Norway’s Stolt-Nielsen has posted a rise in profit as chemical tanker rates hit new highs.

The Oslo-listed group said a strong quarter to 29 February marked a solid start to 2024.

Net profit was $104m, against $99.8m in the same period of 2024.

Revenue dipped to $707.3m, from $708.7m, while Ebitda came in at $207.2m, down from $215.6m the year before.

A lower tax bill helped the bottom line.

Stolt Tankers reported operating profit of $93m, up from $87.1m in 2023.

Revenue for the Netherlands-based division was $443.8m, versus $415.5m.

The average time charter equivalent revenue for the quarter was $29,944 per operating day, up 3% from $29,066 a year ago.

Chief executive Udo Lange said firm market conditions enjoyed by Stolt Tankers during 2023 continued into the first quarter.

They have been further supported by the restricted transits at both the Panama and Suez canals, he added.

“Spot rates continued to strengthen through the first quarter and we should start seeing the effect in the second quarter onwards,” the CEO said.

Volumes dip from some clients

“That said, we have seen some contract volumes decline as our customers adjust to the impact of supply chain disruptions,” he added.

Stolt-Nielsen is tipping TCE earnings to rise by between 6% and 8% as spot gains feed through.

The company explained that disruption in Panama and Suez has seen rates climb to record levels as tonne-miles rise.

From an operational perspective the situation creates several challenges, the owner said.

“However, Stolt Tankers is continuing to work closely with its customers to minimise any negative impact on their supply chains,” the group added.

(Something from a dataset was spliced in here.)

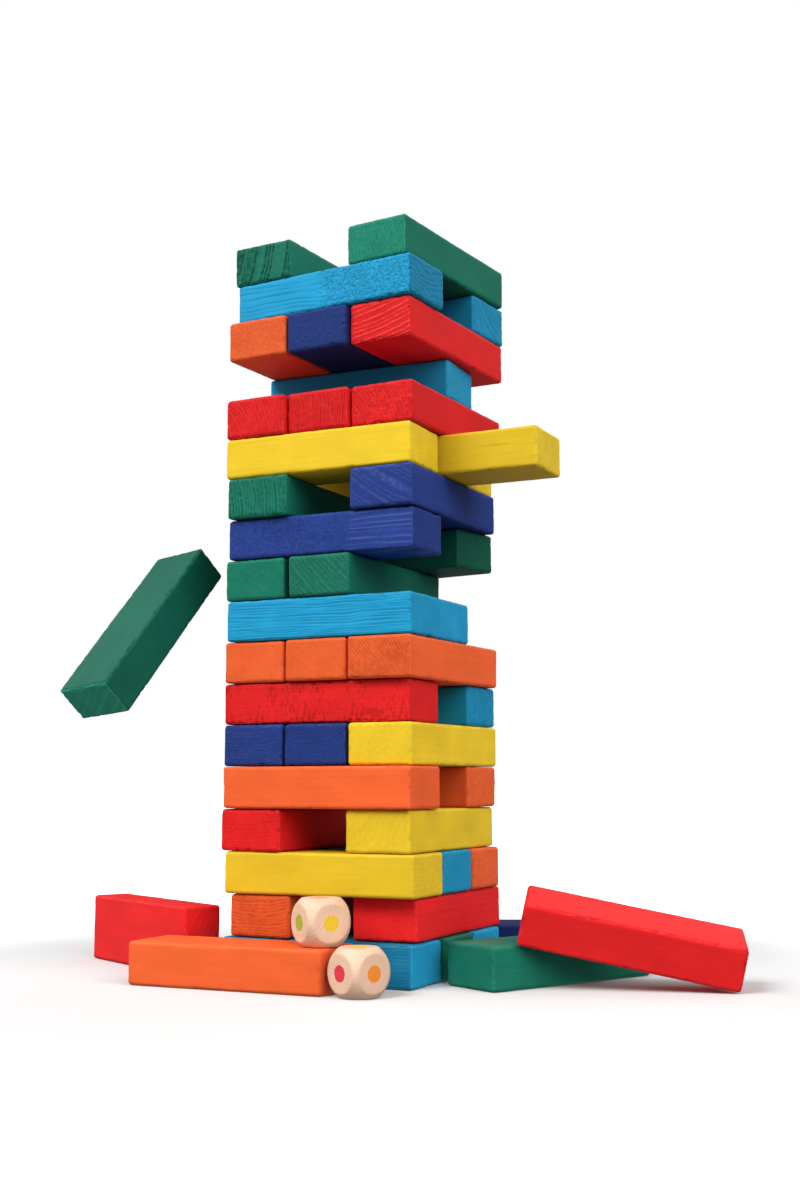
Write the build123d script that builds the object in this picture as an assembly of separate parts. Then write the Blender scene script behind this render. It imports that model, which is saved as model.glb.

Stolt-Nielsen also noted the firm product tanker market is keeping swing tonnage out of chemical trades.

Deepsea freight revenue was down $3.2m as operating days fell 2.8%.

The contract ratio for the fleet was at 46.1%, down from 57% in the same quarter last year.

Owning expenses were up 10% or $5.6m, mainly due to higher crewing expenses and adjustments to insurance claims.